Beyond Parser Configuration: Input Validation and Sanitization
While disabling external entity resolution is the most robust defense, it’s good practice to layer security. Even with secure parser configurations, validating the structure and content of incoming SOAP messages can catch malformed or unexpected requests. For C implementations, this often means:
- Schema Validation: If a WSDL (Web Services Description Language) is available, validate incoming XML against the WSDL schema. This can be done using libraries like libxml2’s schema validation capabilities or dedicated XML schema validation tools.
- Content Filtering: For specific elements within the SOAP body that are known to be safe, implement checks to ensure they don’t contain unexpected characters or patterns that might indicate an attempted exploit.
- Disabling Unused Features: If your SOAP service doesn’t require features like DTDs or entity expansion for legitimate purposes, ensure they are disabled at the application level as well.
Testing and Verification
After implementing these security measures, thorough testing is critical. Use security scanning tools and manual penetration testing to verify that XXE vulnerabilities are no longer exploitable. Attempt to inject the malicious XML payloads described earlier against your API endpoints. Monitor server logs for any signs of external requests originating from the XML parser or attempts to access local files.

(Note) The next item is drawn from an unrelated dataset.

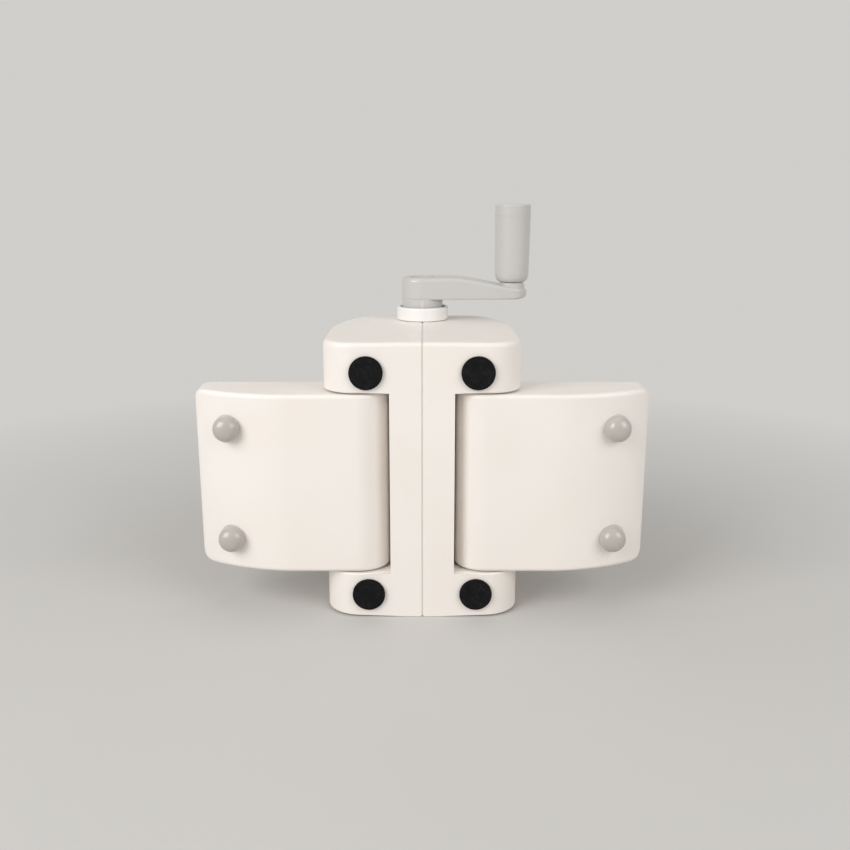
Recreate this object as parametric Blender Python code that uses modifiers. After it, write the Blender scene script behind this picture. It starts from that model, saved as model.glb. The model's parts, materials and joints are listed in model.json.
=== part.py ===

Tools like OWASP ZAP or Burp Suite can be configured to send XXE payloads. For C applications, you might need to craft custom test cases that directly call your vulnerable C functions with malicious XML strings to ensure the mitigation is effective at the code level.
Securing legacy C SOAP integrations against XXE requires a deep understanding of the XML parsing libraries used and diligent application of secure configuration practices. By disabling external entity resolution and layering input validation, you can significantly reduce the risk of these critical vulnerabilities impacting your e-commerce platform.